Supreme Court Decides Hughes v. Northwestern University
On January 24, 2022, the U.S. Supreme Court decided Hughes v. Northwestern University, No. 1401, holding that an ERISA fiduciary that offers some prudent investment options in a retirement plan is not thereby categorically protected against a claim that other options are imprudent.
Under the Employee Retirement Income Security Act of 1974 (ERISA), fiduciaries who manage defined-contribution retirement plans, also known as 401(k) plans, have a continuing duty of prudence that requires them to monitor investment options and remove imprudent ones.
Abigail Hughes, on behalf of a class of current and former employees of Northwestern University, sued Northwestern in 2016 for allegedly violating this duty of prudence. Hughes alleged that Northwestern “failed to monitor and control” certain fund recordkeeping fees; listed mutual funds that “carried higher fees” than otherwise identical mutual funds; and offered “too many investment options,” thereby causing “participant confusion.”
The district court dismissed the claim, and the Seventh Circuit affirmed. The Seventh Circuit reasoned that Hughes’ claim failed as a matter of law because Northwestern’s plans contained numerous investment options that Hughes conceded were prudent, so Hughes “could not complain about the flaws in other options.”
In a unanimous opinion, the Supreme Court reversed. The Court held that offering some prudent investment options does not categorically bar a claim alleging that other options are imprudent or that the selection of options as a whole is imprudent. Rather, the Court clarified, ERISA’s duty of prudence is a “context-specific inquiry,” which requires plan administrators to “monitor” all its fund offerings and “remove” the “imprudent ones.”

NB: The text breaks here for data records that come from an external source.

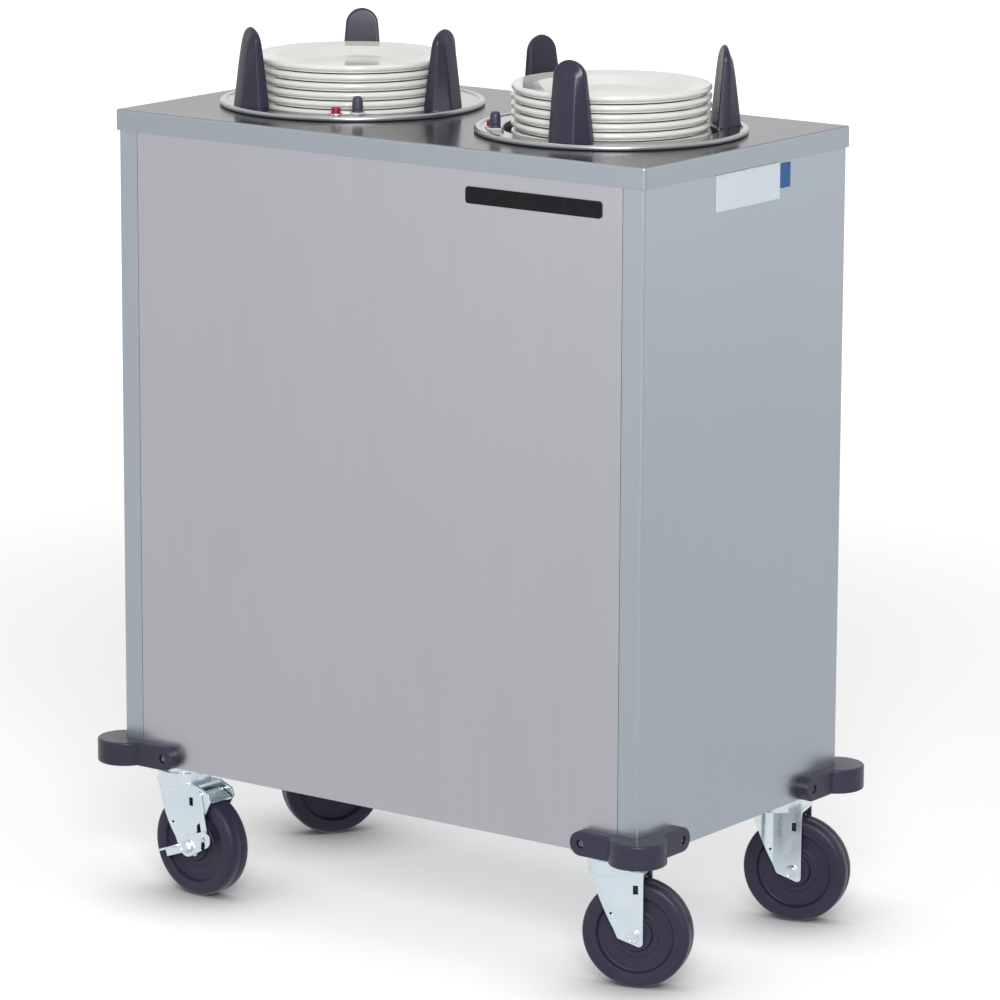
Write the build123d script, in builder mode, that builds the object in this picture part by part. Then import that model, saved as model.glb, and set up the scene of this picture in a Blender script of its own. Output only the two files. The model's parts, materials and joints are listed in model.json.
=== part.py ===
"""Heated two-silo plate dispenser cart, in millimetres.

The origin is on the floor under the middle of the cart. +X runs along its length, the front
panel faces -Y and +Z is up. Everything stands in the pose of the photograph.

Each silo hangs from its flange: three guide rods carry the silo base, a carrier with three
sleeves rides on the rods, and three extension springs lift it as plates are taken away.
"""

import os
from math import asin, cos, degrees, pi, radians, sin

from build123d import *

os.makedirs("parts", exist_ok=True)


def save(builder, name):
    """Label a finished piece and write it."""
    builder.part.label = name
    export_step(builder.part, f"parts/{name}.step")


# ------------------------------------------------------------------ cabinet
cap_length = 760.0
cap_depth = 418.5
cabinet_height = 791.0  # panel bottom edge to the cap's top
caster_height = 162.5  # floor to the mounting face of the casters
skirt_height = 24.5
cap_sheet = 1.5
cap_corner_radius = 5.0
cap_edge_radius = 2.5
cap_overhang = 3.0
panel_sheet = 1.2
corner_return = 28.0
return_lip = 10.5
corner_bend = 4.0
seam_gap = 0.6
lip_clearance = 1.0
pan_height = 30.0
pan_sheet = 1.5
rail_width = 101.5
rail_sheet = 2.5
rail_end_gap = 2.0

panel_bottom = caster_height
cap_top = panel_bottom + cabinet_height
cap_underside = cap_top - cap_sheet
body_length = cap_length - 2 * cap_overhang
body_depth = cap_depth - 2 * cap_overhang
inner_length = body_length - 2 * panel_sheet
inner_depth = body_depth - 2 * panel_sheet
panel_height = cap_underside - panel_bottom
pan_top = panel_bottom + pan_height
rail_top = pan_top - pan_sheet

# ------------------------------------------------------------------ silos
silo_spacing = 375.5
cap_hole_radius = 150.5
flange_radius = 158.0
flange_sheet = 1.2
flange_land = 5.2  # flat part of the flange above the cap
flange_roll = 3.3  # radius of the rolled rim
bead_width = 3.8
bead_slope = 1.3
mouth_radius = 123.0
mouth_round = 5.5
collar_depth = 21.0
tube_fit = 0.2
tube_wall = 1.2
silo_base_top = 268.0
silo_base_sheet = 3.0
silo_turn = {"left": 122.7, "right": 44.0}  # direction of the first guide post, degrees

rod_radius = 6.0
rod_ring_radius = 140.0  # radius of the circle that the guide rods stand on
rod_rivet_radius = 3.0  # turned-down end in the silo base
rod_foot_thickness = 3.0
rod_foot_width = 15.0
rod_angle = 25.0  # first guide post to the first guide rod, degrees
spring_angle = 10.0  # between a rod and the spring beside it, degrees
spring_radius = 7.0
spring_wire = 2.0

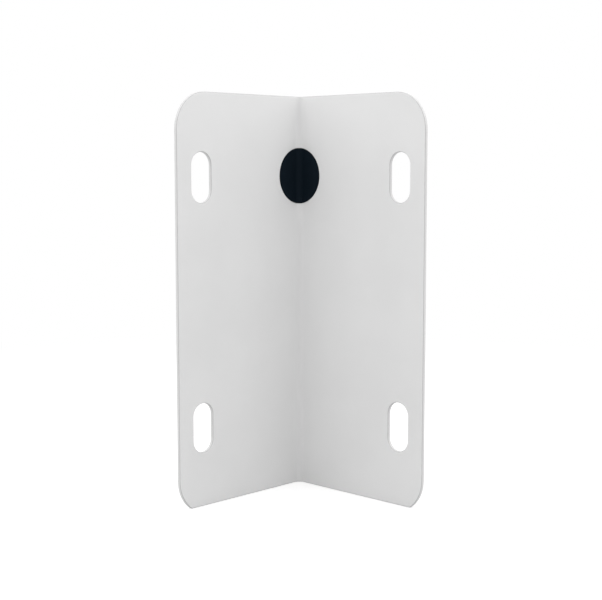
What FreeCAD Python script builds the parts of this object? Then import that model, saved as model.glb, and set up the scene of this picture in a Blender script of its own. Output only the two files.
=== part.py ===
"""Camera corner mount bracket.

One steel sheet is folded at a right angle into two equal leaves that lie on the
two faces of a building's corner. The free corners are rounded, the lower ones
less far round because the foot is trimmed after. Each leaf has two upright slots
near its free edge. One round cable hole is punched in the flat sheet across the
fold line, so it wraps round the fold, and a rubber closure plug is pressed into it.

Frame: Z runs up along the fold. The origin is where the planes of the two wall
faces meet, at the bottom edge. One leaf runs along +X and the other along -Y,
so the walls lie in the space x > 0, y < 0.
"""
import FreeCAD, Part
import math
import os
import Sketcher

# Driving sizes in millimetres, and the fold's angle in degrees, with what each one measures
SIZES = [
    ("plate_height", 210.0, "length of the fold"),
    ("leaf_width", 86.0, "wall corner line to the free edge of a leaf"),
    ("sheet_thickness", 2.0, "steel sheet"),
    ("bend_radius", 3.0, "inner radius of the fold"),
    ("fold_angle", 90.0, "between the wall faces of the two leaves"),
    ("neutral_share", 0.45, "depth of the unstretched layer in the sheet, as a share of it"),
    ("corner_radius", 19.0, "free corners of the leaves"),
    ("foot_trim", 3.7, "cut off the foot of the rounded sheet, so the lower rounds end in a corner"),
    ("slot_width", 13.0, "fixing slot, across"),
    ("slot_length", 25.5, "fixing slot, over its round ends"),
    ("slot_margin", 16.0, "centre line of the slots to the free edge"),
    ("lower_slot_height", 40.5, "bottom edge to the middle of the lower slots"),
    ("slot_spacing", 127.0, "middle of the lower slots to the middle of the upper slots"),
    ("edge_break", 0.3, "bevel that takes the burr off the cut edges"),
    ("hole_diameter", 29.5, "cable hole in the flat sheet"),
    ("hole_drop", 42.0, "top edge to the middle of the cable hole"),
    ("plug_clearance", 0.1, "plug's neck to the wall of the hole, all round"),
    ("plug_seat_gap", 0.05, "plug's flange to the outer face of the sheet"),
    ("plug_recess", 0.05, "plug's front face below the wall faces, so that nothing stands proud"),
    ("flange_overhang", 4.0, "flange's edge beyond the hole, on the outer side"),
    ("flange_thickness", 2.2, "flange on the outer side"),
    ("flange_edge_radius", 1.2, "round edge of the flange"),
]

# Which way each leaf runs from the fold across its own sketch plane
LEAVES = ((1, "x_leaf"), (-1, "y_leaf"))

# Where a round layer is drawn inside the fold, as shares of the half fold from its middle
BEND_SECTIONS = (-1.0, -0.5, 0.0, 0.5, 1.0)

# How one curve of an outline meets the next
CORNER = "Coincident"
SMOOTH = "Tangent"

# Faces that meet within this many degrees run on smoothly, and points this near count as in place
SMOOTH_ANGLE = 5.0
CLOSE = 0.01

# The largest share of a wall that a rounded or bevelled edge may take up
WALL_LIMIT = 0.9

doc = FreeCAD.newDocument("camera_corner_mount")
sheet = doc.addObject("Spreadsheet::Sheet", "Sizes")
for row, (alias, value, meaning) in enumerate(SIZES, start=1):
    sheet.set(f"A{row}", alias)
    sheet.set(f"B{row}", str(value))
    sheet.set(f"C{row}", meaning)
    sheet.setAlias(f"B{row}", alias)
doc.recompute()

# What follows from the driving sizes, as expressions on the sheet, with angles in degrees
HALF_TURN = "((180 - Sizes.fold_angle) / 2)"
TANGENT_LINE = f"(Sizes.bend_radius * tan({HALF_TURN}))"
NEUTRAL_RADIUS = "(Sizes.bend_radius + Sizes.neutral_share * Sizes.sheet_thickness)"
HALF_BEND = f"(pi / 180 * {HALF_TURN} * {NEUTRAL_RADIUS})"
SLOT_LINE = "(Sizes.leaf_width - Sizes.slot_margin)"
SLOT_RADIUS = "(Sizes.slot_width / 2)"
SLOT_REACH = "((Sizes.slot_length - Sizes.slot_width) / 2)"
HOLE_RADIUS = "(Sizes.hole_diameter / 2)"
HOLE_HEIGHT = "(Sizes.plate_height - Sizes.hole_drop)"


def number(expression):
    """The present value of an expression on the sheet."""
    return float(sheet.evalExpression(expression))


def new_body(label):
    body = doc.addObject("PartDesign::Body", label)
    body.Label = label
    return body


def new_sketch(body, name, plane, shift=("0", "0", "0"), turn="0"):
    """A sketch on one of the body's own origin planes, shifted and turned about its upright axis."""
    sketch = body.newObject("Sketcher::SketchObject", name)
    support = [feature for feature in body.Origin.OriginFeatures if feature.Role == plane][0]
    sketch.AttachmentSupport = [(support, "")]
    sketch.MapMode = "FlatFace"
    upright = FreeCAD.Rotation(FreeCAD.Vector(0, 1, 0), number(turn))
    sketch.AttachmentOffset = FreeCAD.Placement(FreeCAD.Vector(0, 0, 0), upright)
    for axis, expression in zip("xyz", shift):
        sketch.setExpression(f".AttachmentOffset.Base.{axis}", expression)
    sketch.setExpression(".AttachmentOffset.Rotation.Angle", turn)
    return sketch


def leaf_sketch(body, name, side, near="0"):
    """A sketch over one leaf, near millimetres behind its wall face, upright on the corner line."""
    if side > 0:
        return new_sketch(body, name, "XZ_Plane", shift=("0", "0", f"-({near})"))
    shift = (f"-({near}) * cos(Sizes.fold_angle)", "0", f"-({near}) * sin(Sizes.fold_angle)")
    return new_sketch(body, name, "YZ_Plane", shift=shift, turn="90 - Sizes.fold_angle")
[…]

Although the Court reversed, it did not hold that Hughes had stated a claim. Instead, it remanded the case for the Seventh Circuit to reconsider Hughes’ complaint under the proper legal standard and cautioned that, “[a]t times, the circumstances facing an ERISA fiduciary will implicate difficult tradeoffs, and courts must give due regard to the range of reasonable judgments a fiduciary may make based on her experience and expertise.”
Justice Sotomayor authored the opinion for a unanimous Court. Justice Barrett took no part in the consideration or decision of the case.